2. Entities and Attributes:

  • An entity represents a distinct and meaningful object or concept in the real world. It can be a person, place, thing, event, or any item about which data needs to be stored.
  • In a database, an entity is typically mapped to a table. Each row in the table represents a specific instance or occurrence of the entity.

Characteristics:

  1. Distinct Identity: Each entity should have a unique identity, and the data for that entity is stored in a table row.
  2. Properties: Entities have properties or attributes that describe their characteristics.
  3. Examples: In a university database, entities could include Student, Course, and Department.

Example:

Consider the entity "Student" in a university database:

Student Entity:

StudentID FirstName LastName Age
1 Alice Johnson 20
2 Bob Smith 22
3 Charlie Brown 21

In this example, each row represents a distinct student, and the columns (attributes) represent the properties of each student.

Attributes:

  • Attributes are the properties or characteristics that describe entities. They provide details about the entities and are the building blocks of data within a database.
  • Each attribute corresponds to a column in the entity's table, and it holds specific information related to the entity.

Characteristics:

  1. Descriptive: Attributes describe the features, qualities, or properties of an entity.
  2. Atomicity: Attributes should be atomic, meaning they cannot be divided into smaller components. For example, a "Full Name" attribute should be split into "First Name" and "Last Name."
  3. Data Types: Attributes have data types, such as integers, strings, dates, etc.

Example:

Continuing with the "Student" entity example:

Student Entity:

StudentID FirstName LastName Age
1 Alice Johnson 20
2 Bob Smith 22
3 Charlie Brown 21

In this case, the attributes include "StudentID," "FirstName," "LastName," and "Age." Each attribute holds specific information about the students, such as their identification number, first name, last name, and age.


3. Relationships:

  • Relationships define how entities are related to each other. They represent the associations and connections between entities.
  • Relationships are often represented as lines connecting entities, and they may have labels to indicate the nature of the relationship (e.g., one-to-many, one-to-one, many-to-many).

4. Constraints:

  • Constraints: Define rules and limitations on the data. For example, a constraint might specify that a particular attribute cannot be null.

5. Diagrams:

  • ER Diagrams (Entity-Relationship): Graphical representations of entities, attributes, and relationships.
  • Cardinality describes the numerical relationship between entities in a relationship. It indicates how many instances of one entity are related to a single instance of another entity.
  • Common cardinalities as previously discussed include one-to-one (1:1), one-to-many (1:N), and many-to-many (M:N) which can be seen in the visual representation in ER diagrams in most data model designs.

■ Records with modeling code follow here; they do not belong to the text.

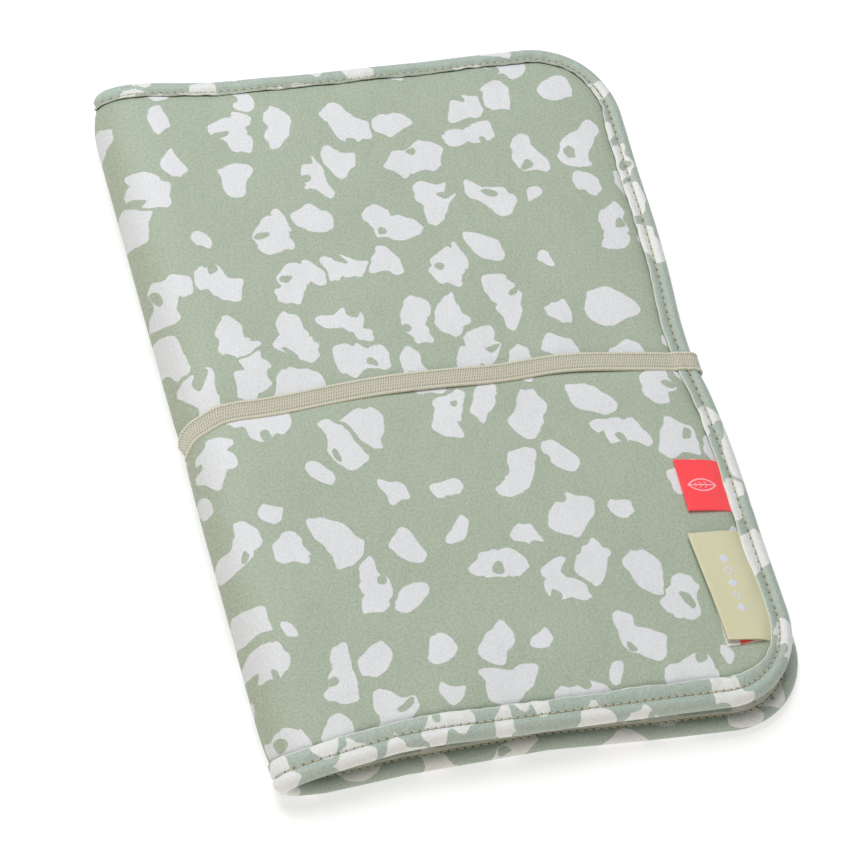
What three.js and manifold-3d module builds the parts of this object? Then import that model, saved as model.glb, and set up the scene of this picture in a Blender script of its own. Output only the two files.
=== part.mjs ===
// A folded changing pad, in millimetres, +Z up.
// Two padded leaves are joined by a soft fold, and an elastic strap goes round the middle.
// +X runs from the fold to the open edge, and Y runs along the fold.
// The origin is at the middle of the underside.

import * as THREE from "three";
import { mergeVertices } from "three/addons/utils/BufferGeometryUtils.js";
import Module from "manifold-3d";

const wasm = await Module();
wasm.setup();

// Overall shape
const LEAF = 5.5; // thickness of a padded leaf
const FOLD_RADIUS = 11; // outside radius of the fold
const FOLD_X = -94.6; // centre of the fold
const FOLD_HEIGHT = 2 * FOLD_RADIUS; // thickness of the folded pad at the fold
const OPEN_HEIGHT = 16.5; // thickness of the folded pad at the open edge
const BACK_LENGTH = 290; // along the fold
const FRONT_LENGTH = 282;
const FOLD_LENGTH = 286;
const BACK_EDGE = 104.4; // open edge of each leaf
const FRONT_EDGE = 101.4;
const HINGE_GAP = 0.7; // between the fold and each leaf
const CORNER_RADIUS = 34;
const SLOPE = (FOLD_HEIGHT - OPEN_HEIGHT) / (FRONT_EDGE - FOLD_X);

// Layers
const BINDING_WIDTH = 9;
const BINDING = 0.6; // thickness of each face of the binding
const BINDING_WALL = 1; // thickness of the folded tape along the edge
const CLOTH = 0.5;
const GAP = 0.15; // between layers that lie on each other
const SIDE_GAP = 0.3; // between the edges of neighbouring pieces

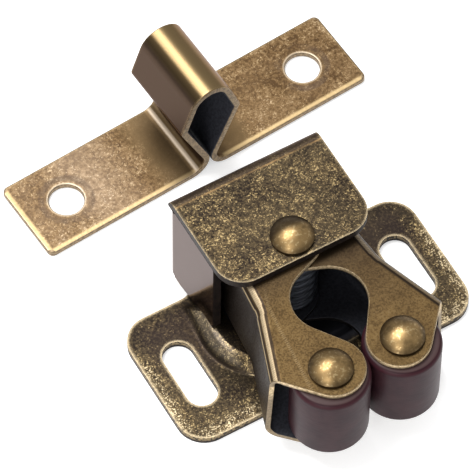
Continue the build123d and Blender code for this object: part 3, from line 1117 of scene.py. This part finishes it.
class Finish(Enum):
    """Every finish of the catch."""

    BRACKET = Plating(
        "antique_bronze", BracketSkin, dark=(0.014, 0.0105, 0.008), ground=(0.043, 0.031, 0.018),
        fleck=(0.098, 0.069, 0.034), spark=(0.34, 0.25, 0.12), gleam=(0.53, 0.43, 0.27),
        stain=(0.054, 0.041, 0.024), worn=(0.5, 0.4, 0.25), fleck_size=0.32, satin_roughness=0.14)
    STRIKE = Plating(
        "light_bronze", StrikeSkin, dark=(0.07, 0.04, 0.018), ground=(0.13, 0.078, 0.034),
        fleck=(0.19, 0.122, 0.06), spark=(0.34, 0.24, 0.13), gleam=(0.5, 0.38, 0.24),
        stain=(0.16, 0.1, 0.05), worn=(0.42, 0.31, 0.17), fleck_size=0.34)
    JAW = Satin(
        "satin_bronze", dark=(0.06, 0.036, 0.014), ground=(0.115, 0.072, 0.027),
        flank=(0.022, 0.015, 0.011), spark=(0.19, 0.13, 0.058), worn=(0.5, 0.38, 0.21),
        bright=(0.6, 0.47, 0.3))
    RIVET = Brass(
        "brass_rivet", dark=(0.16, 0.105, 0.045), ground=(0.32, 0.21, 0.09), glint=(0.52, 0.38, 0.19),
        shade_tint=(0.035, 0.023, 0.012))
    # The bracket's rims are dark as painted shade, with gold on the ears and painted bead highlights.
    RIM = BeadedRim(
        "dark_rim", low=(0.008, 0.006, 0.006), high=(0.026, 0.018, 0.014), metallic=0.25, gloss=0.15)
    CUT = CutEdge(
        "cut_edge", low=(0.36, 0.265, 0.145), high=(0.74, 0.575, 0.35), metallic=0.55,
        gold=(0.1, 0.072, 0.045))
    STRIKE_CUT = CutEdge("strike_cut_edge", low=(0.16, 0.115, 0.07), high=(0.32, 0.235, 0.14))
    # Painted shade: the inner faces of the channels are dark as shade.
    INSIDE = Plain(
        "channel_inside", low=(0.032, 0.033, 0.042), high=(0.054, 0.056, 0.07),
        roughness=0.6, metallic=0.5)
    WIRE = Plain(
        "spring_wire", low=(0.004, 0.0045, 0.0065), high=(0.015, 0.018, 0.025),
        roughness=0.25, metallic=1.0)
    NYLON = Nylon()

    @property
    def material(self) -> bpy.types.Material:
        """The finish's material, made on first use."""
        return bpy.data.materials.get(self.value.name) or self.value.build()


# Sub-assemblies

def cap_radius(foot_r: float, rise: float) -> float:
    """Radius of the ball that a cap of this foot and rise is cut from."""
    return (foot_r * foot_r + rise * rise) / (2 * rise)


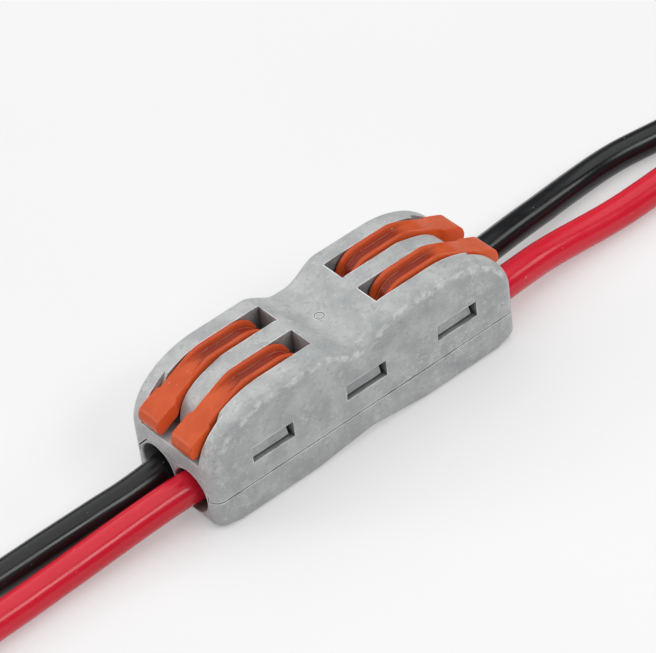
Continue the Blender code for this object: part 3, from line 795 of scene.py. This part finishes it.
def lever_columns():
    """Places across half the lever, from the middle to its side."""
    half = [0.0, 0.12, 0.24]
    half += [(MOULD_LINE_Y + k * MOULD_LINE_HALF) / MM for k in (-1, 0, 1)]
    half += [GROOVE_HALF / MM + RIDGE_SLOPE / MM * k / 5 for k in range(6)]
    start = (LEVER_HALF - RIDGE_ROUND) / MM
    half += [(GROOVE_HALF + RIDGE_SLOPE) / MM + 0.1]
    half += [start + RIDGE_ROUND / MM * sin(pi / 2 * k / 8) for k in range(9)]
    return sorted(set(round(y, 4) for y in half))


def make_lever(tag, side, pole, material):
    outline = [tuple(point) for point in flow(lever_outline(), 4, closed=True)]
    normals = [(-nx, -nz) for nx, nz in outward(outline, True)]
    half_columns = lever_columns()
    columns = [-y for y in reversed(half_columns) if y > 0] + half_columns
    shape = bmesh.new()
    groove_shade_layer = shape.verts.layers.float.new("groove_shade")
    line_layer = shape.verts.layers.float.new("mould_line")
    grid = []
    for column in columns:
        across = abs(column) * MM
        row = []
        for (x, z), (nx, nz) in zip(outline, normals):
            share = groove_share(x, z)
            bend = EDGE_ROUND + (RIDGE_ROUND - EDGE_ROUND) * share
            over = max(across - (LEVER_HALF - bend), 0.0)
            edge = bend - sqrt(max(bend ** 2 - over ** 2, 0.0))
            depth = share * groove_wall(x, across)
            on_line = max(1.0 - abs(across - MOULD_LINE_Y) / MOULD_LINE_HALF, 0.0)
            line = on_line * MOULD_LINE_HEIGHT * smooth_ramp(depth, 0.3, 0.8)
            inset = edge + depth * GROOVE_DEPTH - line
            wide = HEAD_HALF / LEVER_HALF if x > HEAD_X else 1.0
            vert = shape.verts.new((side * (x - nx * inset), pole + column * MM * wide,
                                    z - nz * inset))
            # Painted shade of the groove, darkest on its floor, carried to the material as an
            # attribute
            fade = 1.0 - smooth_ramp(x, *GROOVE_SHADE_FADE)
            vert[groove_shade_layer] = 0.2 * share + 0.8 * smooth_ramp(depth, 0.5, 1.0) * fade
            vert[line_layer] = on_line * smooth_ramp(depth, 0.4, 0.9) * fade
            row.append(vert)
        grid.append(row)
    count = len(outline)
    for one, two in zip(grid, grid[1:]):
        for k in range(count):
            after = (k + 1) % count
            shape.faces.new((one[k], one[after], two[after], two[k]))
    for row in (grid[0], grid[-1]):
        wide = [k for k in range(count) if outline[k][0] > HEAD_X]
        first, last = wide[0], wide[-1]
        shape.faces.new([row[k] for k in wide])
        shape.faces.new([row[(last + 1 + k) % count] for k in range(count - len(wide))])
        shape.faces.new((row[first - 1], row[first], row[last], row[(last + 1) % count]))
    lever = mesh_object("lever_arm_" + tag, shape, material, 45)
    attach(lever, "lever_" + tag)
    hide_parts("lever_" + tag)
    for flank in (-1, 1):
        low, high = sorted((pole + flank * LEVER_HALF, pole + flank * TRUNNION_REACH))
        ring = circle((side * PIVOT[0], PIVOT[1]), TRUNNION_RADIUS, 40)
        name = "lever_stub_" + tag + ("_out" if flank * pole > 0 else "_in")
        stub = mesh_object(name, prism(ring, low, high, "y"), material)
        soften(stub, 0.12 * MM, 3)
        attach(stub, "lever_" + tag)


# ---------------------------------------------------------------- metal parts

def make_spring(tag, side, pole, material):
    """The cage clamp as one bent strip: leg, bend, arm, and a tongue with the clamp's window."""
    low = HINGE[1] - BEND_RADIUS
    high = HINGE[1] + BEND_RADIUS
    half = STRIP / 2
    path = [(LEG_END_X + (HINGE[0] - LEG_END_X) * k / 6, low) for k in range(6)]
    path += arc(HINGE, BEND_RADIUS, 270, 90, 18)
    corner = (TONGUE_X - CORNER_RADIUS, high - CORNER_RADIUS - half)
    path += [(HINGE[0] + (corner[0] - HINGE[0]) * k / 8, high) for k in range(1, 8)]
    path += arc(corner, CORNER_RADIUS + half, 90, 0, 6)
    rows = [CLAMP_HIGH, 5.4 * MM, 4.6 * MM, 3.8 * MM, 3.0 * MM, CLAMP_LOW, TONGUE_LOW]
    path = [point for point in path if point[1] > CLAMP_HIGH or point[0] < corner[0]]
    path += [(TONGUE_X + half, z) for z in rows]
    shape = bmesh.new()
    grid = []
    for x, z in path:
        grid.append([shape.verts.new((side * x, pole + y, z))
                     for y in (-SPRING_HALF, -CLAMP_HALF, CLAMP_HALF, SPRING_HALF)])
    for one, two in zip(grid, grid[1:]):
        for band in range(3):
            on_tongue = min(one[band].co.z, two[band].co.z) > CLAMP_LOW - 0.01 * MM
            behind = side * one[band].co.x > TONGUE_X and one[band].co.z < CLAMP_HIGH + 0.01 * MM
            if band == 1 and behind and on_tongue:
                continue
            shape.faces.new((one[band], one[band + 1], two[band + 1], two[band]))
    spring = mesh_object("cage_clamp_" + tag, shape, material, 60)
    thick = spring.modifiers.new("thickness", "SOLIDIFY")
    thick.thickness = STRIP
    thick.offset = 0.0
    thick.use_even_offset = True
    soften(spring, 0.05 * MM, 2, 50)
    settle(spring, 60)
    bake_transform(spring)
    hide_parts("spring_seat_" + tag, "clamp_arm_" + tag)


def stranded(name, line, material):
    """Nineteen strands laid in two layers around one, following a line of points."""
    radius = CORE_RADIUS / 5
    shape = bmesh.new()
    travelled = [0.0]
    for one, two in zip(line, line[1:]):
        travelled.append(travelled[-1] + (two - one).length)
    layers = [(1, 0.0, 0.0), (6, 2 * radius, 0.0), (12, 4 * radius, 0.26)]
    for count, reach, turn in layers:
        for strand in range(count):
            rings = []
            for k, point in enumerate(line):
                ahead = (line[min(k + 1, len(line) - 1)] - line[max(k - 1, 0)]).normalized()
                across = ahead.cross(Vector((0, 0, 1))).normalized()
                up = across.cross(ahead)
                angle = turn + 2 * pi * (strand / count + travelled[k] / STRAND_PITCH)
                middle = point + reach * (across * cos(angle) + up * sin(angle))
                turns = (2 * pi * step / STRAND_SIDES for step in range(STRAND_SIDES))
                rings.append([shape.verts.new(middle + radius * (across * cos(a) + up * sin(a)))
                              for a in turns])
            for one, two in zip(rings, rings[1:]):
                for step in range(STRAND_SIDES):
                    after = (step + 1) % STRAND_SIDES
                    shape.faces.new((one[step], one[after], two[after], two[step]))
            shape.faces.new(rings[0])
            shape.faces.new(rings[-1])
    return mesh_object(name, shape, material, 50)


def make_busbars(material):
    for pole in POLES:
        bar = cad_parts["busbar_" + pole]
        bar.material_slots[0].material = material
        soften(bar, 0.06 * MM)


# ---------------------------------------------------------------- wires

def stretch(curve, first, last, count):
    """Evenly spaced points between two distances along a curve."""
    reach = [0.0]
    for one, two in zip(curve, curve[1:]):
        reach.append(reach[-1] + (two - one).length)
    points = []
    index = 0
    for step in range(count):
        target = first + (last - first) * step / (count - 1)
        while index < len(reach) - 2 and reach[index + 1] < target:
            index += 1
        share = (target - reach[index]) / (reach[index + 1] - reach[index])
        points.append(curve[index].lerp(curve[index + 1], share))
    return points


def make_wire(tag, side, pole, slot, materials):
    copper = materials["bare_copper"]
    curve = [point * MM for point in flow(ROUTES[tag], 12)]
    whole = sum((two - one).length for one, two in zip(curve, curve[1:]))
    sleeve = whole - STRIPPED - GAP
    points = stretch(curve, 0.0, sleeve, 120)
    line = bpy.data.curves.new("wire_sleeve_" + tag, "CURVE")
    line.dimensions = "3D"
    line.bevel_depth = SLEEVE_RADII[tag[1]]
    line.bevel_resolution = 7
    line.use_fill_caps = True
    spline = line.splines.new("POLY")
    spline.points.add(len(points) - 1)
    for knot, point in zip(spline.points, points):
        knot.co = (*point, 1.0)
    wire = bpy.data.objects.new("wire_sleeve_" + tag, line)
    bpy.context.scene.collection.objects.link(wire)
    line.materials.append(materials[slot])
    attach(wire, "root")
    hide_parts("wire_" + tag)
    end = stranded("wire_core_" + tag, stretch(curve, sleeve - 1.0 * MM, whole, 24), copper)
    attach(end, "root")
    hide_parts("wire_end_" + tag)
    reach = SLEEVE_START_X - CORE_INNER_X
    inside = [Vector((side * (CORE_INNER_X + reach * k / 24), pole, PORT_Z)) for k in range(25)]
    core = stranded("inner_core_" + tag, inside, copper)
    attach(core, "root")
    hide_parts("conductor_" + tag)


# ---------------------------------------------------------------- stage

def add_camera():
    turns = (CAMERA_AZIMUTH, CAMERA_ELEVATION, CAMERA_ROLL)
    azimuth, elevation, roll = (radians(angle) for angle in turns)
    back = Vector((sin(azimuth) * cos(elevation), -cos(azimuth) * cos(elevation), sin(elevation)))
    right = Vector((0, 0, 1)).cross(back).normalized()
    up = back.cross(right)
    right, up = cos(roll) * right + sin(roll) * up, cos(roll) * up - sin(roll) * right
    lens = bpy.data.cameras.new("camera")
    lens.lens = CAMERA_LENS
    lens.sensor_width = 36.0
    lens.clip_start = 0.01
    camera = bpy.data.objects.new("camera", lens)
    turn = Matrix((right, up, back)).transposed().to_4x4()
    camera.matrix_world = Matrix.Translation(CAMERA_PLACE) @ turn
    bpy.context.scene.collection.objects.link(camera)
    bpy.context.scene.camera = camera


def add_light(name, place, size, power):
    """A soft rectangular light that faces the origin."""
    light = bpy.data.lights.new(name, "AREA")
    light.shape = "RECTANGLE"
    light.size, light.size_y = size
    light.energy = power
    lamp = bpy.data.objects.new(name, light)
    lamp.location = place
    lamp.rotation_euler = (-Vector(place)).to_track_quat("-Z", "Y").to_euler()
    bpy.context.scene.collection.objects.link(lamp)


def add_stage():
    shape = bmesh.new()
    reach = 1.5
    ring = [shape.verts.new((x, y, -0.02 * MM)) for x, y in
            ((-reach, -reach), (reach, -reach), (reach, reach), (-reach, reach))]
    shape.faces.new(ring)
    floor = mesh_object("studio_floor", shape, paper_material())
    world = bpy.data.worlds.new("studio")
    world.use_nodes = True
    sky = world.node_tree.nodes["Background"]
    sky.inputs["Color"].default_value = (1.0, 1.0, 1.0, 1.0)
    sky.inputs["Strength"].default_value = SKY_STRENGTH
    bpy.context.scene.world = world
    for light in LIGHTS:
        add_light(*light)
    bpy.context.scene.view_settings.view_transform = "Standard"


def main():
    materials = make_materials()
    add_camera()
    add_stage()
    for tag, (side, pole) in TAGS.items():
        make_wire(tag, side, pole, "black_pvc" if pole > 0 else "red_pvc", materials)
    make_housing(materials["grey_nylon"])
    make_base(materials["grey_nylon"])
    for tag, (side, pole) in TAGS.items():
        make_lever(tag, side, pole, materials["orange_nylon"])
        make_spring(tag, side, pole, materials["spring_steel"])
    make_busbars(materials["tinned_copper"])


main()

The Data Modeling Process:

1. Requirements Gathering:

Understand the information needs of the system and define the scope of the data model. Identify key entities, attributes, and relationships.

2. Conceptual Data Modeling:

Create a high-level, abstract representation of the data using tools like Entity-Relationship diagrams. This phase focuses on the essential structure and relationships without considering implementation details.

3. Logical Data Modeling:

Refine the conceptual model into a logical model that considers implementation details like data types, primary keys, and foreign keys. The logical model serves as a blueprint for the database and how we should create it.

4. Normalization:

Apply normalization techniques to ensure that the database is organized efficiently, minimizing redundancy and dependencies.

Normalization is an in-depth topic in itself which we may cover in a future article, but for now please check out this reference

5. Physical Data Modeling:

Translate the logical model into the actual database schema, considering specific database management system (DBMS) requirements. This phase involves defining tables, columns, indexes, and other implementation details and running the DDL SQL commands to create these structures.

Significance of Data Modeling:

  1. Clarity and Communication:
    • Data models serve as a visual communication tool that helps stakeholders, including developers, designers, and business analysts, understand the structure and relationships within the data.
  2. Blueprint for Database Development:
    • The data model provides a blueprint that guides the creation of the actual database. It ensures consistency and coherence in the way data is organized and accessed.
  3. Adaptability and Scalability:
    • A well-designed data model allows for flexibility and scalability. As the system evolves, the data model can be adapted to accommodate new requirements without significant disruption.
  4. Data Quality and Consistency:
    • By defining constraints and relationships, data modeling contributes to maintaining data quality and consistency. It helps prevent errors and ensures that the data accurately reflects the real-world scenario it represents.
  5. Efficient Querying:
    • A well-structured data model supports efficient querying and retrieval of information. It enables the optimization of database performance by organizing data in a way that aligns with common access patterns.

Conclusion:

Whether creating a new database or enhancing an existing one, the principles of data modeling provide a roadmap for ensuring that information is not just stored but is structured and utilized effectively to support the goals of the organization.